Non-deterministic snapshots on windows x64
https://ci.chromium.org/ui/p/dart-internal/builders/ci/dart-sdk-win-beta/165/overview exposed non-deterministic Windows x64 snapshots (strangely, ia32 snapshots seemed to be deterministic).
Non-deterministic snapshots:
- bin/snapshots/analysis_server.dart.snapshot
- bin/snapshots/dart2js.dart.snapshot
- bin/snapshots/dartdevc.dart.snapshot
- bin/snapshots/kernel-service.dart.snapshot
https://chrome-infra-packages.appspot.com/p/flutter/dart-sdk/windows-amd64/+/git_revision:d916a5f69a486de98316900f19ef0ff46834b03d https://storage.cloud.google.com/dart-archive/channels/beta/raw/hash/d916a5f69a486de98316900f19ef0ff46834b03d/sdk/dartsdk-windows-x64-release.zip
@rmacnak-google any ideas?
Also, it's not all snapshots in the SDK, just some.

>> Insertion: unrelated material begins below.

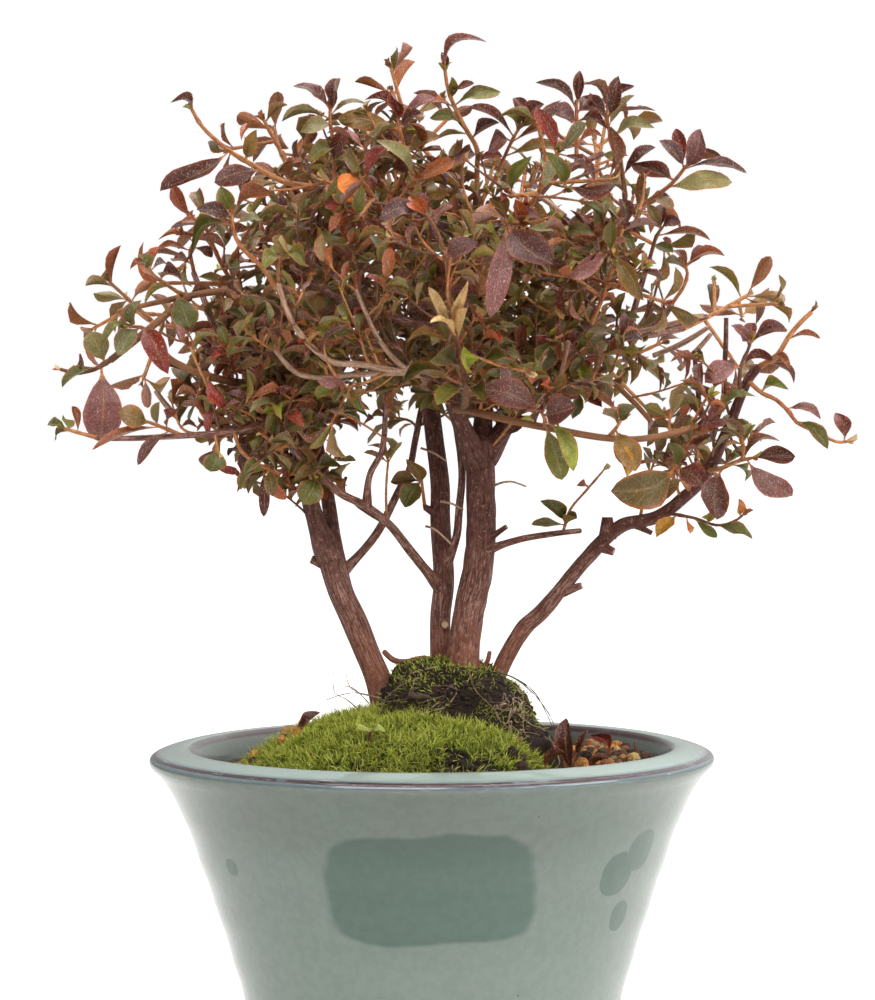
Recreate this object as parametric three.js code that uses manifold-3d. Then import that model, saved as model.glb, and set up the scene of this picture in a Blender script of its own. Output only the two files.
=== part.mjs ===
// Satsuki azalea bonsai, a clump of four trunks in a round flared pot.
// Millimetres, +Z up. The origin is the middle of the pot's flat foot and the
// front of the tree looks along -Y.
import * as THREE from 'three';
import { mergeVertices } from 'three/addons/utils/BufferGeometryUtils.js';
import Module from 'manifold-3d';

const wasm = await Module();
wasm.setup();

// ---------------------------------------------------------------- driving sizes

const GAP = 0.3; // clearance between pieces that touch

// Pot
const POT_SIDES = 28;
const POT_HEIGHT = 121;
const LIP_RADIUS = 90;
const LIP_INNER_RADIUS = 75.6;
const FOOT_RADIUS = 54;
const FLOOR_THICKNESS = 7;
const DRAIN_RADIUS = 6;
const DRAIN_RING = 27; // distance of the three drain holes from the axis
const DRAIN_SIDES = 8;
const DRAIN_TURNS = [90, 210, 330]; // degrees round the axis

// Outer and inner wall of the pot as [radius, height], from the foot up.
const OUTER_WALL = [
  [FOOT_RADIUS, 0], [56.2, 19], [62, 47], [70.6, 75], [80.4, 103], [87.2, 114.6],
];
const LIP = [
  [LIP_RADIUS, 117], [88.6, 120], [84, POT_HEIGHT], [LIP_INNER_RADIUS, 120.4],
];
const INNER_WALL = [
  [74.2, 110], [57.5, 50], [47, FLOOR_THICKNESS],
];

// What fills the pot
const SOIL_TOP = 109;
const MESH_RADIUS = 42;
const MESH_THICKNESS = 0.8;
const MESH_SLOT = [4, 9];
const MESH_SIDES = 12;

// Root mound: [radius, height] of its outline, round its own middle
const MOUND_MIDDLE = [6, 2];
const MOUND_SIDES = 12;
const MOUND_OUTLINE = [
  [32, 76], [39, 106], [34, 121], [28, 132], [22, 141], [13, 147.5],
];
const MOUND_UNEVENNESS = 0.07;
const MOUND_LUMP = 0.9; // how far a point of its upper part stands up or down

// Moss cushion: a low dome beside and in front of the mound
const MOSS_MIDDLE = [-12, -14];
const MOSS_REACH = [52, 50];
const MOSS_RISE = 27;
const MOSS_ROUNDNESS = 0.75;
const MOSS_RINGS = 5;
const MOSS_SECTORS = 24;
const MOSS_TUFT_HEIGHT = 1.1;
const MOSS_STEP = 0.8; // least height of each ring above the one outside it

// Gravel over the soil that the moss leaves bare
const GRAVEL_INNER = 40;
const GRAVEL_OUTER = 73.4;
const GRAVEL_RINGS = 3;
const GRAVEL_SECTORS = 20;
const GRAVEL_DEPTH = [1.6, 5.6];
const GRAVEL_FROM = -62; // degrees round the pot, 0 is to the right
const GRAVEL_SWEEP = 262;

// A dry leaf that stands in the gravel, and a two-leaved seedling that has come up in the moss
const FALLEN_LEAF = { foot: [43, -14, 112], tip: [47, -16, 129], roll: 70, width: 8.5, bow: 3 };
const SEEDLING = { stem: [[-20, -44, 124], [-20, -45, 129.5]], r: [0.6, 0.5], leaf: [5.5, 4], sides: 5 };

// Leaves and twigs
const BLADE_THICKNESS = 1.0;
const ROOT_SPACING = 0.7; // between the feet of leaves that share a place on a twig
const FIRST_ROOT = 0.6; // how far below its place the first of them stands
const ROOT_DEPTH = 0.3; // how far past its twig's middle line a blade starts
const TWIG_SIDES = 3;
const LIMB_SIDES = 5;
const THIN_LIMB_SIDES = 4;
const THIN_LIMB = 1.75; // a limb that starts thinner than this has fewer sides
const TRUNK_SIDES = 6;
const GOLDEN_ANGLE = 137.5;
const LIFT = 0.35; // how strongly a twig turns up towards the light
const MAIN_TWIG = { length: [30, 38], r: [1.0, 0.8], steps: 2, leaves: 5 };
const SIDE_TWIG = { length: [17, 24], r: [0, 0.85, 0.75], neck: 2, opening: [48, 66], leaves: 3 };
const SIDE_TWIG_SHARES = [0.3, 0.46, 0.66, 0.84]; // where side twigs leave the main twig
const LEAF_SIZE = [12, 15.5];
const LEAF_OPENING = [46, 82]; // degrees between a leaf and the twig that it ends
const SAMPLE_ROWS = 6; // rows of test points along a blade
const FREE_ROWS = 1; // rows next to the foot, which may be close to other blades' feet
const WOOD_CLEARANCE = 1.5;
const CELL_MARGIN = 1.6; // how much nearer a blade is to its own spray than to any other
const BLADE_CLEARANCE = 2.4;
const REACH_MARGIN = 12; // how far round a blade its neighbours are looked for

// How a twig's start is moved out of its limb, until a bar of its size is clear of the bark
const SEAT = { step: 0.1, margin: 0.05, probe: 4, furthest: 8 };

const TINTS = {
  maroon: '#4b2a2c', bronze: '#6a4a34', olive: '#6b6a3a', grey: '#76806a', green: '#5f7a3a',
  purple: '#54434c', red: '#6e2a28', orange: '#d08a2c', yellow: '#c8b04a', lime: '#93a84a', pale: '#b4b08a',
};
// The colours of the crown's leaves, each as often as it is named
const CROWN_TINTS = [
  'maroon', 'maroon', 'bronze', 'bronze', 'bronze', 'olive',
  'olive', 'olive', 'green', 'green', 'grey', 'purple',
];

// ---------------------------------------------------------------- trunks and limbs

const TRUNK_UNEVENNESS = 0.04;
const ROOTED_POINTS = 3; // the points of a trunk that lie in or just above the mound

// Each limb runs through its points [x, y, z] and starts inside the limb that
// bears it. r is its radius at the start and at the end.
const TRUNKS = {
  left_trunk: { r: [3.7, 4.3], at: [
    [-13, 0, 128], [-17, -2, 143], [-21, -4, 153], [-25, -6, 163], [-29, -8, 172], [-32, -10, 184],
  ] },
  centre_trunk: { r: [3.6, 2.9], at: [
    [5, 8, 132], [3, 8, 150], [3, 7, 162], [4, 6, 174], [3, 6, 194], [3, 8, 205], [1, 12, 220],
    [0, 18, 233],
  ] },
  main_trunk: { r: [5.1, 4.6], at: [
    [8, 0, 128], [10, 0, 148], [12, 0, 165], [15, -1, 178], [16, -1, 191], [16, -1, 204], [16, -2, 218],
  ] },
  right_trunk: { r: [2.9, 1.5], at: [
    [17, 6, 128], [21, 4, 143], [29, 2, 158], [36, 0, 165], [49, -5, 181], [60, -10, 192], [71, -14, 195],
    [78, -17, 200], [86, -19, 208], [93, -22, 223], [99, -25, 238], [102, -26, 242],
  ] },
};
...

IA32 is special because it doesn't support AppJIT (for the same reason it doesn't support AOT: our IA32 code isn't relocatable). So this is probably non-determinism in the AppJIT training. It could be an issue in the VM, or it could be that the training programs are non-deterministic.

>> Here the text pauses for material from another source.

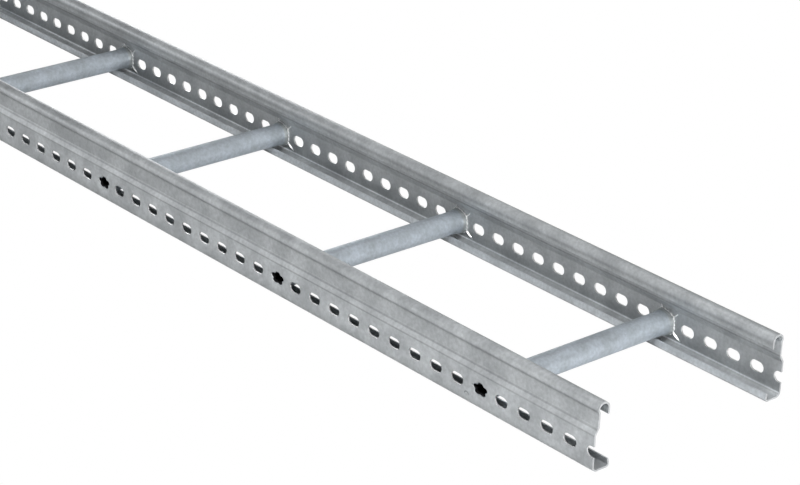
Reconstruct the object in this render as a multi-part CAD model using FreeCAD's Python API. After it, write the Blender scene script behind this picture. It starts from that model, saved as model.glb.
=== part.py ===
"""Galvanised steel cable ladder section: two roll-formed side rails and eight tubular rungs.

X runs along the ladder, Y across it and Z up. The origin is on the floor plane, midway along
and midway across. All lengths are in millimetres.
"""
import os
import math

import FreeCAD
import Part

Vector = FreeCAD.Vector

# Ladder as a whole
ladder_length = 2000.0
ladder_width = 203.0        # over the outer faces of the two lower webs
rail_height = 56.0
sheet = 1.5                 # thickness of the rail's sheet

# Bottom flange of a rail, with its stiffening lip
flange_width = 17.6
flange_bend = 3.0           # inside radius between the web and the flange
lip_height = 6.2
lip_lean = 1.2              # how far the top of the lip leans back towards the web
lip_bend = 1.2

# Joggle that sets the upper web in from the lower one
joggle_start = 30.3
joggle_rise = 5.7
joggle_depth = 3.3
joggle_bend = 2.5

# Rolled top edge, standing slightly proud of the upper web and hooked over inwards
roll_foot = 46.2
roll_foot_rise = 2.8
roll_proud = 0.9
roll_foot_bend = 1.5
roll_width = 11.7
roll_bend = 4.2
roll_drop = 11.2            # from the crown down to the free edge of the hook

# Row of obround slots along the lower web
slot_pitch = 25.0
slot_length = 14.0
slot_height = 9.5
slot_centre = 16.8          # above the floor
flats_per_slot_end = 3      # flats that stand for the round end of a slot away from the mounts
pitches_per_bay = 10        # slot pitches from one rung to the next

# Screw hole through the bottom flange under each rung
foot_hole_diameter = 6.0
foot_hole_inset = 7.8       # from the outer face of the lower web
flats_per_foot_hole = 8     # flats that stand for the round hole between the end rungs

# Rungs
rung_diameter = 20.0
rung_wall = 1.5
collar_diameter = 24.0      # across the corners of the ten-sided collar
collar_thickness = 2.0

# Staked joint: a five-pointed spigot of the rung spread into a star-shaped hole of the web
star_points = 5
star_tip_radius = 6.4
star_valley_radius = 4.7
stake_wall = 1.0            # metal between the open star and the hole in the web
stake_clearance = 0.1

# Slots that take splice plates and brackets: their places from an end, and either side of the middle
end_mount_slots = (1, 2)
middle_mount_slots = (-1, 0)

# Sizes that follow from those above
bay_length = pitches_per_bay * slot_pitch
rung_count = int(ladder_length // bay_length)
half_length = ladder_length / 2
half_width = ladder_width / 2
web_inner = half_width - sheet
cutter_overrun = 5 * sheet


def corner_arc(before, corner, after, radius):
    """Return the start, middle and end of the arc that rounds a corner of a path."""
    back = before - corner
    ahead = after - corner
    half_angle = back.getAngle(ahead) / 2
    room = 0.49 * min(back.Length, ahead.Length)
    setback = min(radius / math.tan(half_angle), room)
    radius = setback * math.tan(half_angle)
    back.normalize()
    ahead.normalize()
    middle_way = back + ahead
    middle_way.normalize()
    middle = corner + middle_way * (radius / math.sin(half_angle) - radius)
    return corner + back * setback, middle, corner + ahead * setback


def rounded_path(points, radii):
    """Return an open wire of straight runs joined by tangent arcs, one radius for each corner."""
    edges = []
    here = points[0]
    for before, corner, after, radius in zip(points, points[1:], points[2:], radii):
        start, middle, end = corner_arc(before, corner, after, radius)
        edges.append(Part.LineSegment(here, start).toShape())
        edges.append(Part.Arc(start, middle, end).toShape())
        here = end
    edges.append(Part.LineSegment(here, points[-1]).toShape())
    return Part.Wire(edges)


def rail_section():
    """Return the rail's section as a face in the YZ plane, with its outer web face at Y = 0.

    The path follows the middle of the sheet, from the lip of the bottom flange round to the
    free edge of the top hook.
    """
    lower_web = sheet / 2
    upper_web = lower_web + joggle_depth
    roll_outer = upper_web - roll_proud
    roll_inner = roll_outer + roll_width - sheet
    lip_foot = flange_width - sheet / 2
    floor_line = sheet / 2
    crown_line = rail_height - sheet / 2
    outline = [
        (lip_foot - lip_lean, lip_height),
        (lip_foot, floor_line),
        (lower_web, floor_line),
        (lower_web, joggle_start),
        (upper_web, joggle_start + joggle_rise),
        (upper_web, roll_foot),
        (roll_outer, roll_foot + roll_foot_rise),
        (roll_outer, crown_line),
        (roll_inner, crown_line),
        (roll_inner, rail_height - roll_drop),
    ]
    inside_radii = [
        lip_bend, flange_bend, joggle_bend, joggle_bend, roll_foot_bend, roll_foot_bend, roll_bend, roll_bend,
    ]
    points = [Vector(0, across, up) for across, up in outline]
    middle_line = rounded_path(points, [radius + sheet / 2 for radius in inside_radii])
    return sheet_face(middle_line)


def sheet_face(middle_line):
    """Return the face of a strip of the sheet's thickness, drawn along its middle line."""
    one_side = middle_line.makeOffset2D(sheet / 2, openResult=True)
    other_side = middle_line.makeOffset2D(-sheet / 2, openResult=True)
    first = Part.LineSegment(one_side.OrderedVertexes[0].Point, other_side.OrderedVertexes[0].Point)
    last = Part.LineSegment(one_side.OrderedVertexes[-1].Point, other_side.OrderedVertexes[-1].Point)
    loop = Part.__sortEdges__(one_side.Edges + other_side.Edges + [first.toShape(), last.toShape()])
    return Part.Face(Part.Wire(loop))


def rung_places():
    """Return where the rungs stand along the ladder."""
    return [(number - (rung_count - 1) / 2) * bay_length for number in range(rung_count)]


def slot_places():
    """Return where the slots stand along the ladder: every pitch, save where a rung is staked."""
    first_rung = rung_places()[0]
    before = int((first_rung + half_length) // slot_pitch)
    after = int((half_length - first_rung) // slot_pitch)
    steps = range(-before, after + 1)
    return [first_rung + step * slot_pitch for step in steps if step % pitches_per_bay]


def mount_places():
    """Return where the slots stand that take splice plates and brackets."""
    ends = [half_length - number * slot_pitch for number in end_mount_slots]
    middle = [number * slot_pitch for number in middle_mount_slots]
    return ends + [-place for place in ends] + middle


def obround(place, flats=None):
    """Return a slot's outline round its place on the web, with true arcs or with flats at its ends."""
    reach = (slot_length - slot_height) / 2
    radius = slot_height / 2
    left = Vector(place - reach, 0, slot_centre)
    right = Vector(place + reach, 0, slot_centre)

    def rim(centre, angle):
        return centre + Vector(radius * math.cos(angle), 0, radius * math.sin(angle))

    quarter = math.pi / 2
    if flats is None:
        return Part.Wire([
            Part.Arc(rim(right, -quarter), rim(right, 0), rim(right, quarter)).toShape(),
            Part.LineSegment(rim(right, quarter), rim(left, quarter)).toShape(),
            Part.Arc(rim(left, quarter), rim(left, math.pi), rim(left, -quarter)).toShape(),
            Part.LineSegment(rim(left, -quarter), rim(right, -quarter)).toShape(),
        ])
    turn = math.pi / flats
    rims = [rim(right, step * turn - quarter) for step in range(flats + 1)]
    rims += [rim(left, step * turn + quarter) for step in range(flats + 1)]
    return Part.makePolygon(rims + rims[:1])


def ring(place, tip_radius, valley_radius):
    """Return an outline round a rung's place whose corners lie on two radii by turns, one straight up."""
    corners = []
    for number in range(2 * star_points):
        radius = valley_radius if number % 2 else tip_radius
        angle = math.pi / 2 + number * math.pi / star_points
        corners.append(Vector(place + radius * math.cos(angle), 0, slot_centre + radius * math.sin(angle)))
    return Part.makePolygon(corners + corners[:1])


def star(place, growth=0.0):
    """Return the star's outline round a rung's place, grown outwards all round."""
    return ring(place, star_tip_radius + growth, star_valley_radius + growth)


def collar(place):
    """Return the outline of the collar that the staking tool leaves round a rung's end."""
    return ring(place, collar_diameter / 2, collar_diameter / 2)


def prism(outline, start, end):
    """Return the solid between two places across the ladder, on an outline drawn at Y = 0."""
    face = Part.Face(outline)
    face.translate(Vector(0, start, 0))
    return face.extrude(Vector(0, end - start, 0))


def foot_hole(place):
    """Return the cutter of the hole through the bottom flange under a rung, truly round at the end rungs."""
    foot = Vector(place, -half_width + foot_hole_inset, -cutter_overrun)
    radius = foot_hole_diameter / 2
    depth = Vector(0, 0, 2 * cutter_overrun)
    if place in (rung_places()[0], rung_places()[-1]):
        return Part.makeCylinder(radius, depth.z, foot)
    turn = 2 * math.pi / flats_per_foot_hole
    rim = [Vector(math.cos(step * turn), math.sin(step * turn), 0) for step in range(flats_per_foot_hole)]
    corners = [foot + spoke * radius for spoke in rim]
    return Part.Face(Part.makePolygon(corners + corners[:1])).extrude(depth)


def is_mount(place):
    """Tell whether the slot at this place takes a splice plate or a bracket."""
    return any(abs(place - mount) < slot_pitch / 2 for mount in mount_places())


def side_rail():
    """Return the rail whose web faces -Y, with its slots and its star-shaped and foot holes."""
    face = rail_section()
    face.translate(Vector(-half_length, -half_width, 0))
    blank = face.extrude(Vector(ladder_length, 0, 0))
    outlines = [obround(place, None if is_mount(place) else flats_per_slot_end) for place in slot_places()]
    outlines += [star(place, stake_wall + stake_clearance) for place in rung_places()]
    outside = -half_width - cutter_overrun
    inside = -web_inner + cutter_overrun
    cutters = [prism(outline, outside, inside) for outline in outlines]
    return blank.cut(cutters + [foot_hole(place) for place in rung_places()])


def rung(place):
    """Return a tubular rung with a collar at each end, staked through both webs."""
    across = Vector(0, 1, 0)
    axis = Vector(place, 0, slot_centre)

    def drum(diameter, start, end):
        return Part.makeCylinder(diameter / 2, end - start, axis + across * start, across)

    tube = drum(rung_diameter, -web_inner, web_inner)
    collar_starts = (-web_inner, web_inner - collar_thickness)
    collars = [prism(collar(place), start, start + collar_thickness) for start in collar_starts]
    spigots = prism(star(place, stake_wall), -half_width, half_width)
    bore_end = web_inner - collar_thickness
    bore = drum(rung_diameter - 2 * rung_wall, -bore_end, bore_end)
    openings = prism(star(place), -half_width - cutter_overrun, half_width + cutter_overrun)
    body = tube.fuse(collars + [spigots])
    return body.cut([bore, openings]).removeSplitter()


def main():
    """Write every piece of the ladder to its own file."""
    os.makedirs("parts", exist_ok=True)
    right = side_rail()
    left = right.mirror(Vector(0, 0, 0), Vector(0, 1, 0))
    pieces = {"side_rail_right": right, "side_rail_left": left}
    for number, place in enumerate(rung_places(), start=1):
        pieces["rung_%02d" % number] = rung(place)
    for name, shape in pieces.items():
        solid = shape.Solids[0] if len(shape.Solids) == 1 else shape
        solid.exportStep("parts/" + name + ".step")
        print(name, "solids", len(shape.Solids), "valid", shape.isValid(), "volume", round(shape.Volume))


main()
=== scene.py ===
"""Looks of a galvanised steel cable ladder section: two slotted side rails and eight staked tubular rungs.

X runs along the ladder, Y across it and Z up. Lengths are in metres; mm turns millimetres into them.
"""
import math

import bmesh
import bpy
from mathutils import Matrix, Vector


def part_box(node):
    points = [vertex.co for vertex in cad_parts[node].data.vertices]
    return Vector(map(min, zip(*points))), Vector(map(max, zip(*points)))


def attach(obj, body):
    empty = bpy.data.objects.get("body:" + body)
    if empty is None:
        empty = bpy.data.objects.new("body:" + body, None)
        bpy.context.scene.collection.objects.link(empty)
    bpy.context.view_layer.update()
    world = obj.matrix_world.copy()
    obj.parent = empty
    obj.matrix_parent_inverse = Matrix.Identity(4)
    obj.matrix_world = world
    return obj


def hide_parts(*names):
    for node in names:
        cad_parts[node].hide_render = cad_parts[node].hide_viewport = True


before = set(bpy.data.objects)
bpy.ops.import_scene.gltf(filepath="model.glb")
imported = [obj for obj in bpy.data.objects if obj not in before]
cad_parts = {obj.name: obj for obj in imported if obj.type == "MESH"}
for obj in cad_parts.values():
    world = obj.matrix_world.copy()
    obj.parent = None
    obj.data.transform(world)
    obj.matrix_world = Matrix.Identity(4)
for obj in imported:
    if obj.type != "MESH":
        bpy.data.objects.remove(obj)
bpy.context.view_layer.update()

mm = 0.001

# Sizes that the frame gives
rail_low, rail_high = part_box("side_rail_right")
half_length = rail_high.x
half_width = -rail_low.y
rail_height = rail_high.z
rung_names = sorted(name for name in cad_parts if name.startswith("rung"))
rung_boxes = [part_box(name) for name in rung_names]
rung_places = [(low.x + high.x) / 2 for low, high in rung_boxes]
slot_centre = (rung_boxes[0][0].z + rung_boxes[0][1].z) / 2
floor_level = rail_low.z

# Sheet of the rails and the sizes of their section
sheet = 1.5 * mm
flange_width = 17.6 * mm
flange_bend = 3.0 * mm
lip_height = 7.1 * mm
lip_lean = 1.2 * mm
lip_bend = 1.2 * mm
lip_zone = 3.0 * mm         # of the flange's width, within which it counts as lip
joggle_start = 30.3 * mm
joggle_rise = 5.7 * mm
joggle_depth = 3.3 * mm
joggle_bend = 1.2 * mm
roll_foot = 47.9 * mm
roll_foot_rise = 2.0 * mm
roll_proud = 0.9 * mm
roll_foot_bend = 0.9 * mm
roll_width = 11.7 * mm
roll_bend = 4.2 * mm
roll_drop = 11.2 * mm
sheared_edge = 0.3 * mm     # rounding of the strip's two long edges
bend_steps = 8              # mesh steps round a bend

# Row of slots, and the part of the web that is meshed around them
slot_pitch = 25 * mm
slot_length = 14 * mm
slot_height = 9.1 * mm
panel_low = 5.0 * mm
panel_high = 29.0 * mm
half_pitch_steps = 2        # mesh steps along half a pitch
panel_side_steps = 4        # mesh steps up the side of a panel
panel_edge_steps = 2 * half_pitch_steps + panel_side_steps
slot_steps = 24             # mesh steps round half a slot
straight_steps = 2          # of those, along half of one straight side
star_steps = 40             # mesh steps round half a star

# Rows of mesh between a hole and its panel's edge, as shares of the way from the hole
slot_blends = (0.5,)
star_blends = (0.85, 0.68, 0.52, 0.38, 0.25, 0.12)

# Rim of a punched slot in millimetres: how far it stands back from the opening, and its depth in the sheet
punched_rim = [(0.12, 0.0), (0.03, 0.05), (0.0, 0.14), (0.0, 1.4), (0.1, 1.5)]

# Rim of the star-shaped hole, pulled in with the spigot
star_rim = [(0.5, 0.0), (0.2, 0.12), (0.0, 0.45), (0.0, 1.4), (0.1, 1.5)]
dished_rim_rows = 3         # rows of it that follow the dish
skin_rim_rows = 3           # rows of either rim that still have the finish of the outer skin

# Staked joint
star_points = 5
star_mean_radius = 5.5 * mm
star_wave = 0.8 * mm
star_lobe_breadth = 0.25    # share of a second wave that broadens the star's lobes
stake_wall = 1.0 * mm
stake_gap = 0.1 * mm
star_stretch = Vector((1.2, 0.8))
star_shift = Vector((0.6, 0.0)) * mm
star_recess = 1.1 * mm      # of the spigot's rim behind the web's outer skin
star_turn = {-1: 0.0, 1: math.radians(21)}  # how far the star is turned on the rail of each side
dish_depth = 0.6 * mm
dish_reach = 11.5 * mm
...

@athomas how critical is it for these snapshots to be deterministic? The training run variation potentially leads to this non determinism, doing a training run with just --help might fix it but that would not be ideal.

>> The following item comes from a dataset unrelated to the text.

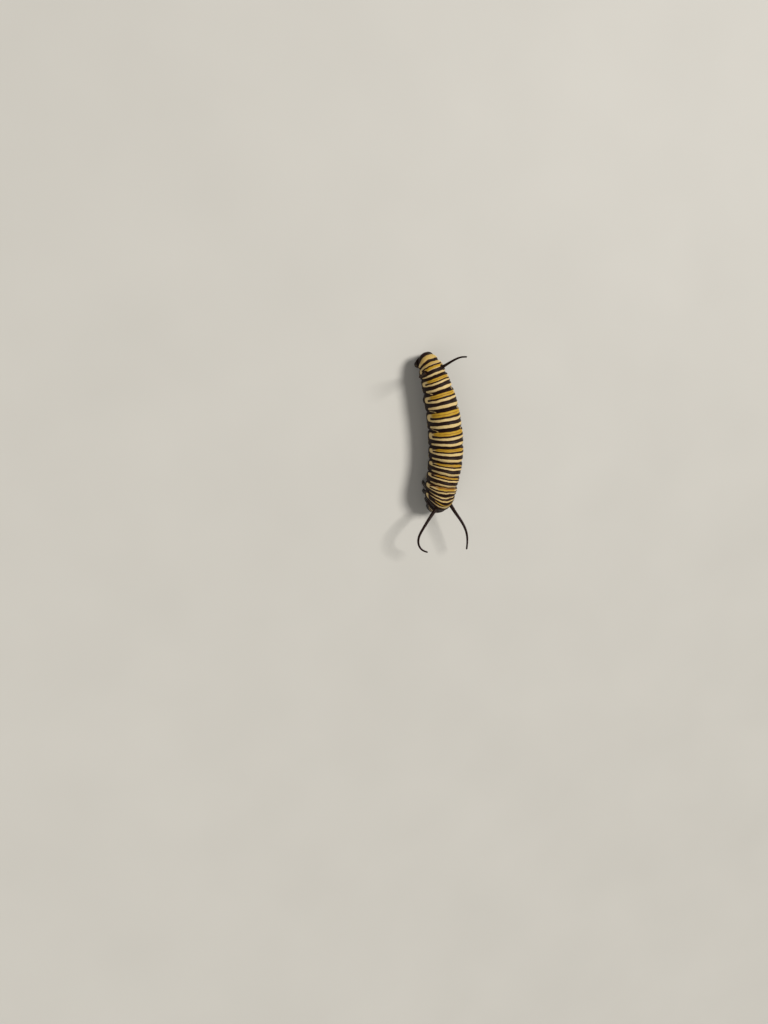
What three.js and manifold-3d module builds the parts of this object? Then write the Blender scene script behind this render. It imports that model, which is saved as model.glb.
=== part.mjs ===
// A monarch butterfly larva of the last stage, resting with its head tucked down, at life size.
// Millimetres. +Z is up, the head points along -Y and the larva's left side is towards +X.
// Every piece of flesh is placed on one bent body tube: s is the distance along its axis from the
// front of the first thorax ring, and the angle goes round it from the middle of the back, with the
// larva's left side positive.
import * as THREE from "three";
import { mergeVertices } from "three/addons/utils/BufferGeometryUtils.js";
import Module from "manifold-3d";

const wasm = await Module();
wasm.setup();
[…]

We are also working towards switching all these snapshots to AOT snapshots and maybe that is the right fix for this.
If we think we'll have the AOT snapshots in a reasonable timeframe, then I'd rather we go for that. I don't know how frequently this will still happen in the release process (I implemented some retries to mitigate this failure mode) and there is a workaround (bump the version, create a new release).
This reproduces on Linux.
Now I only observe non-determinism for the analysis server snapshot. I see that during its training run, it uses timers, which would cause non-determinism.
Now that the analysis server is moving (or has moved) to an AOT snapshot, is this still an issue?
Based on the lack of response, I'm going to close this as completed. If there's still work to do here please re-open the issue.